During the revolutionary red tides in the early years of the Cultural Revolution the whole nation was painting portraits of Chairman Mao, and my painting Chairman Mao Attends the First Congress of the Chinese Communist Party at South Lake (1968) was exhibited in my hometown of Jiaxing, Zhejiang Province. Zhang Yongsheng,3 the chairman of the Provincial Revolutionary Committee, was impressed by my work and appointed me to the Academy to train peasants on how to paint using that theme. Zhang, a graduate of the Academy, had been recruited for political work, and it was through him that I came to spend over three months at the Academy practicing painting in 1969, during which time I had special access to the library even though officially it had been shut down. I worked my way through all kinds of foreign art catalogues, and I could freely borrow publications, which meant I could practice sketching by copying the images.

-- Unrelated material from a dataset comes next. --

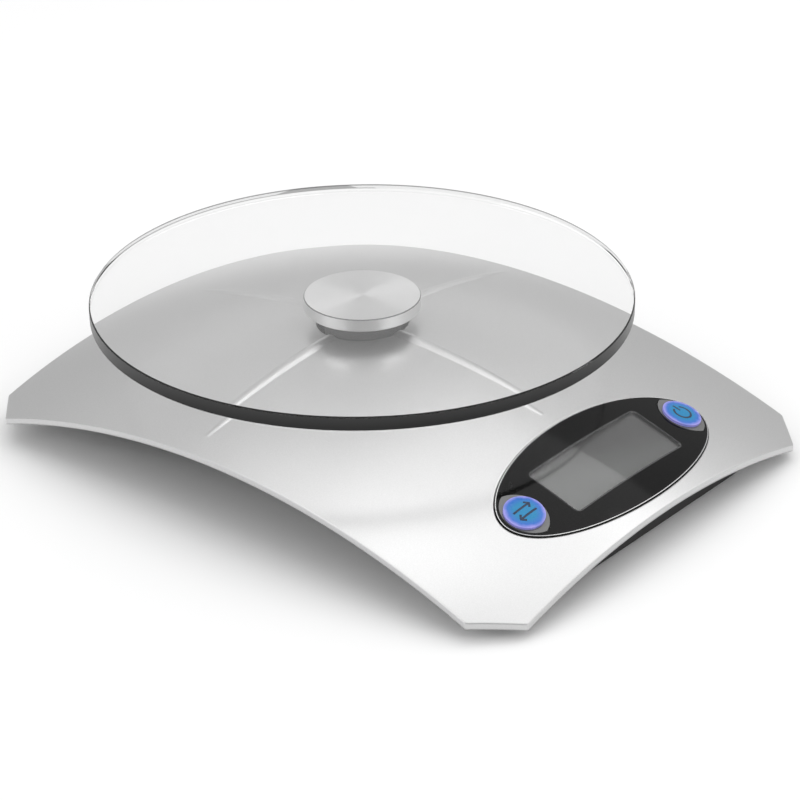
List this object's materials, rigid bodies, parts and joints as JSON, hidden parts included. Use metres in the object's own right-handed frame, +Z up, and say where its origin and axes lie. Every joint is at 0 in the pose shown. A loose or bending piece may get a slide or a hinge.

I was particularly fond of history paintings and journal illustrations of Soviet Russia, so Zhang sent an old professor, Wang Chengyi,4 to provide me with some guidance. Wang was an eminent artist, a 1957 graduate from the oil painting course taught by the Soviet artist Konstantin Maksimov5 at the Central Academy of Fine Arts (CAFA) in Beijing. When I returned home to Jiaxing, it turned out that the Zhejiang Academy graduate Hu Yuelong6 had been assigned to work there, so I was also able to benefit from his advice.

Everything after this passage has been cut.